Of all the teams still in contention, none is more baffling than San Francisco. In the distant days of Spring Training, clever wags were picking the Giants to go the distance this season based on recent history alone. After all 2016 is an even-numbered year, and the Giants were World Series champions in 2010, 2012 and 2014. Through the All-Star break it looked like those predictions were more than just numerological fantasy. At 57-33 San Francisco had the Great Game’s best record, ahead of even the magical Cubs. The Giants were 6 ½ games clear of the Dodgers and postseason baseball at AT&T Park seemed a certainty. But after being swept at home by the lowly Padres this week, San Francisco has gone from first to worst. The team’s 20-35 record since the All-Star break puts the Giants dead last among all thirty teams since the Midsummer Classic.

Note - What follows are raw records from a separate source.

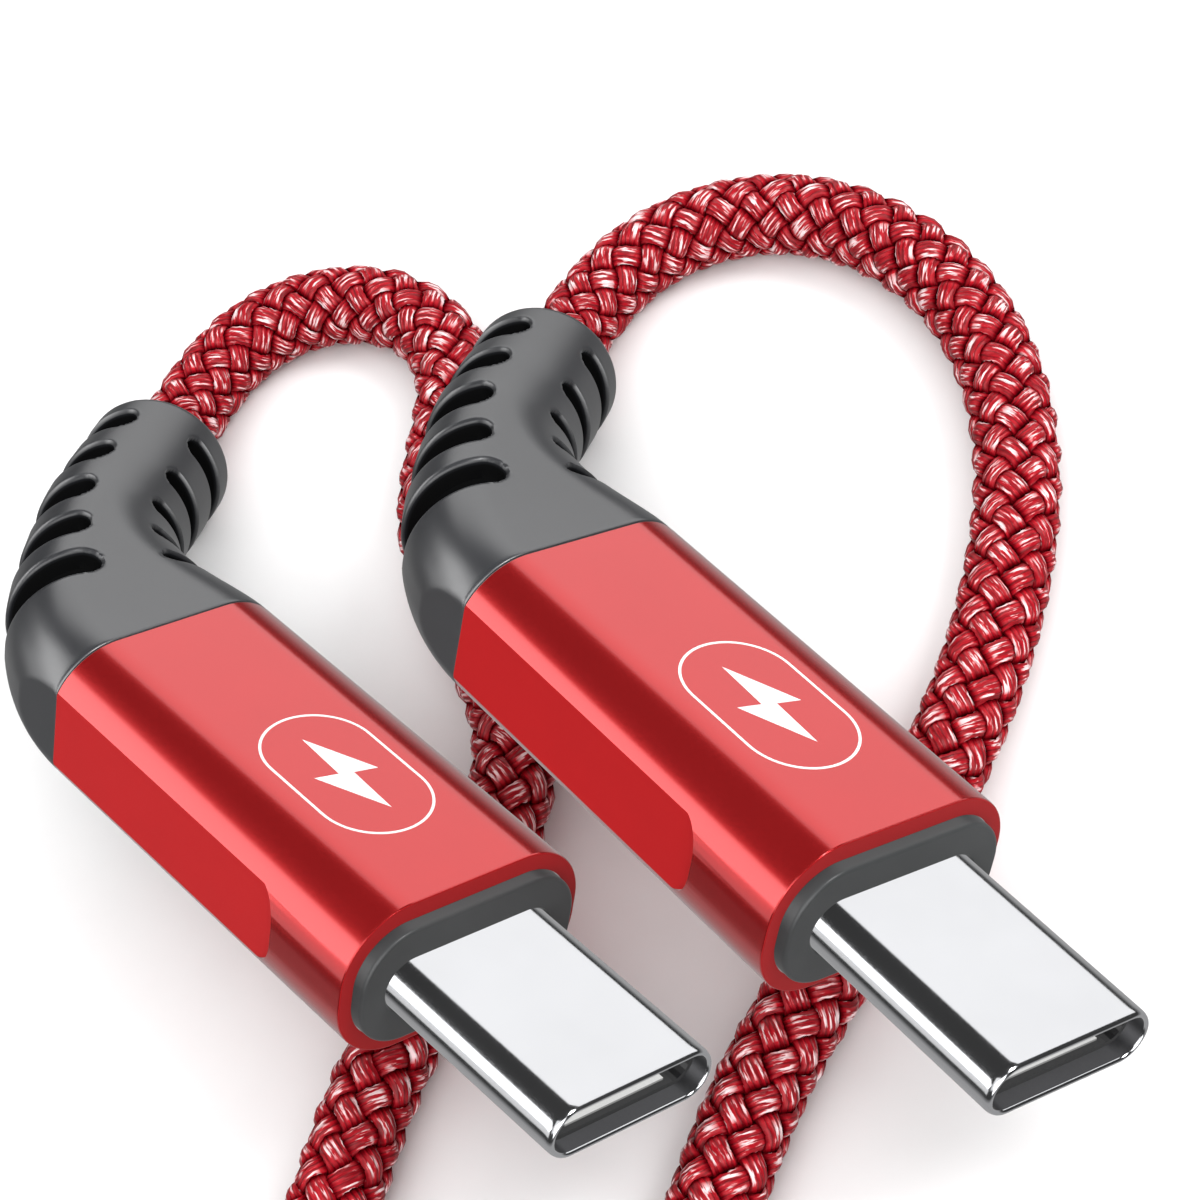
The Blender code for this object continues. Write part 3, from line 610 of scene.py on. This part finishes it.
def make_boot(letter, matrix):
    """Satin rubber boot: a dense loft that turns sideways, grooved round its outer and inner sides."""
    verts, groove = [], []
    rings = 0

    def add_ring(distance, width, height, corner, push=0.0, marks=None):
        nonlocal rings
        points, normals = outline(width, height, corner, BOOT_SIDES)
        if marks is None:
            marks = np.zeros(BOOT_SIDES)
        points = points - normals * marks[:, None] * GROOVE_DEPTH
        x0, y0, turn = boot_line(max(distance, 0.0))
        side = np.array([sin(turn), cos(turn)])
        xy = np.array([x0 + push, y0]) + points[:, :1] * side
        xy[:, 1] = np.maximum(xy[:, 1], -(SLEEVE_W / 2 - FACET_DEPTH))
        verts.extend(matrix @ Vector((x * MM, y * MM, z * MM)) for (x, y), z in zip(xy, points[:, 1]))
        groove.extend(marks)
        rings += 1

    for push, inset in ((BOOT_PLUG_IN, BOOT_NECK), (0.0, BOOT_NECK), (0.0, 0.10)):
        add_ring(*station(0.0, SLEEVE_W, SLEEVE_H, SLEEVE_R, inset), push=push)
    for distance in np.concatenate(([0.03, 0.08], np.arange(0.2, BOOT_LENGTH - BOOT_LIP, BOOT_STEP))):
        section = boot_section(distance)
        points, _ = outline(*section, BOOT_SIDES)
        run = arc_from_middle(points, *section)
        on_outer = points[:, 0] < 0
        marks = np.where(on_outer, groove_mask(distance, run, True), groove_mask(distance, run, False))
        inset = 0.06 * max(0.0, 1 - distance / 0.1)
        add_ring(*station(distance, *section, inset), marks=marks)
    ends = [(BOOT_LENGTH - back, BOOT_END_R - inset) for inset, back in rounded_edge(BOOT_LIP, 8)]
    ends += [
        (BOOT_LENGTH, BOOT_BORE + 0.25), (BOOT_LENGTH - 0.2, BOOT_BORE),
        (BOOT_LENGTH - BOOT_HOLLOW, BOOT_BORE), (BOOT_LENGTH - BOOT_HOLLOW, 0.9),
    ]
    for distance, radius in ends:
        add_ring(distance, 2 * radius, 2 * radius, radius)
    faces = bridge(rings, BOOT_SIDES)
    faces.append(tuple(range(BOOT_SIDES)))
    faces.append(tuple(range((rings - 1) * BOOT_SIDES, rings * BOOT_SIDES)))
    boot = mesh_object(f"boot_shell_{letter}", verts, faces, [RUBBER.mat], floats={"groove": groove},
                       sharp=radians(50))
    fix_normals(boot)
    return boot


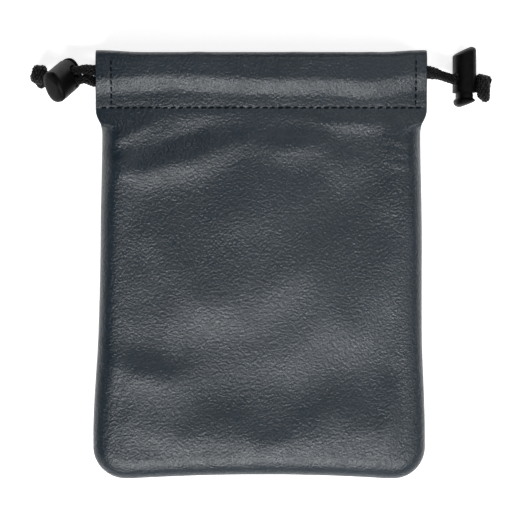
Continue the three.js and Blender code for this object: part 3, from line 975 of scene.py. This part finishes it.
def domed_end(half_depth, half_breadth, edge, slope, peak, middle):
    """Rings from the rim to the top of an end that is steep near one flat side and slants to the other."""
    rings = []
    for step in range(DOME_STEPS + 1):
        share = 0.98 * step / DOME_STEPS
        bulge = math.sqrt(1 - (1 - share) ** 2)
        ring = []
        for (px, py, pz), (rim_x, _, _) in zip(
            oval(half_depth, half_breadth, edge, slope, middle, share),
            oval(half_depth, half_breadth),
        ):
            toward = 0.5 + 0.5 * rim_x / half_depth * math.copysign(1, middle)
            rise = lerp(share, bulge, 0.25 + 0.75 * toward)
            ring.append((px, py, lerp(pz, peak, rise)))
        rings.append(ring)
    return rings


def stock_from_rings(name, rings):
    return mesh_object(name, [p for ring in rings for p in ring], ring_faces(len(rings), OVAL_POINTS))


def slot_stock(low, high, yaw):
    """The cord slot with rounded corners, turned and tilted like the cords that it carries."""
    across = HOLE_HALF_BREADTH - SLOT_CORNER
    middle, up = (low + high) / 2, (high - low) / 2 - SLOT_CORNER
    outline = []
    for cx, cz, start in ((1, 1, 0), (-1, 1, 90), (-1, -1, 180), (1, -1, 270)):
        for step in range(7):
            a = math.radians(start + 15 * step)
            corner = (SLOT_CORNER * math.cos(a), SLOT_CORNER * math.sin(a))
            outline.append((cx * across + corner[0], middle + cz * up + corner[1]))
    points = []
    for px in (-3 * LOCK_HALF_DEPTH, 3 * LOCK_HALF_DEPTH):
        points += [(px, a - px * math.tan(yaw), b - px * math.tan(CORD_HOLE_TILT)) for a, b in outline]
    return mesh_object("slot_stock", points, ring_faces(2, len(outline)))


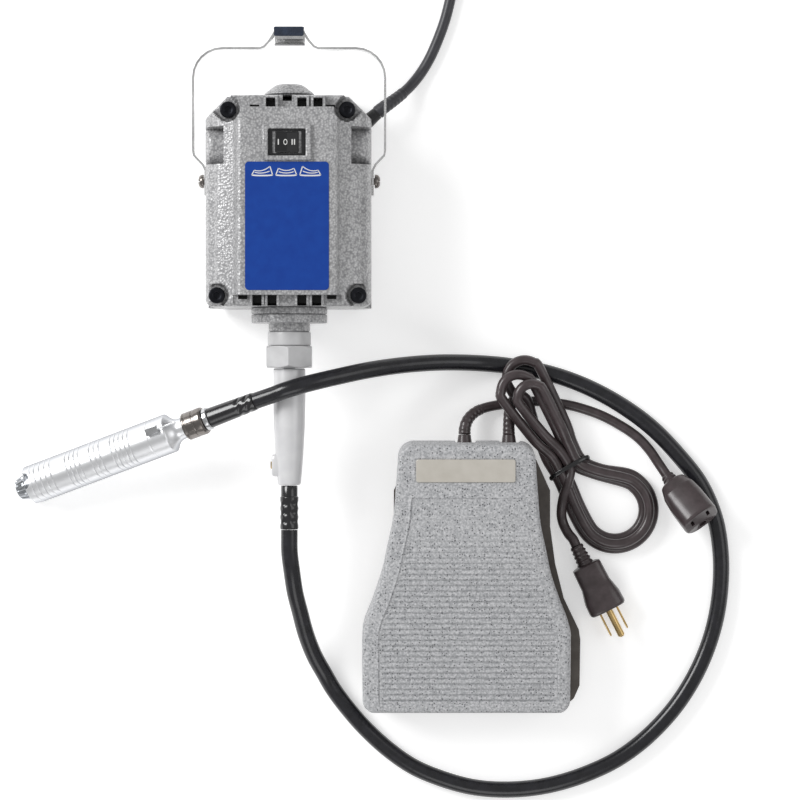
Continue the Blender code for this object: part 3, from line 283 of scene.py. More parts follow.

It’s a collapse of historic proportions, reminiscent of the Braves and Red Sox in 2011. That year Atlanta had the second best record in the National League at the break, and enjoyed an 8 ½ game cushion in the Wild Card standings with a month to play. Boston led the AL East and was nine games up in the Wild Card at the start of September. Both teams missed the playoffs. If San Francisco follows that path, it will be a long and bitter offseason in the Bay area.

Of course some fans will question the value of the Wild Card, since with two spots it now guarantees only a single postseason game, with the second Wild Card team playing even that game on the road. But since the Wild Card was introduced in 1994 teams that made the playoffs without winning their division have played in twelve World Series and won six. Since the two Wild Card format started in 2012, lowly second Wild Cards have won three of the four play-in games in each league. Twice the Washington Nationals had the best regular season record in the NL but couldn’t make it past the second Wild Card in the Division Series. Last season the Cardinals won 100 games, but fell to the second Wild Card Cubs, also in the NLDS. Most notably, two years ago the Giants were the NL’s second Wild Card, while the Kansas City Royals were the first Wild Card in the American League. The two wound up meeting in a thrilling World Series.

The longest season is in its final days, and five of the six division races are all but over; but that doesn’t mean there isn’t plenty left to play for. For fans of every team that still has a fighting chance, the only games more exciting than those in the last half of September will be the ones they are still hoping to see come October.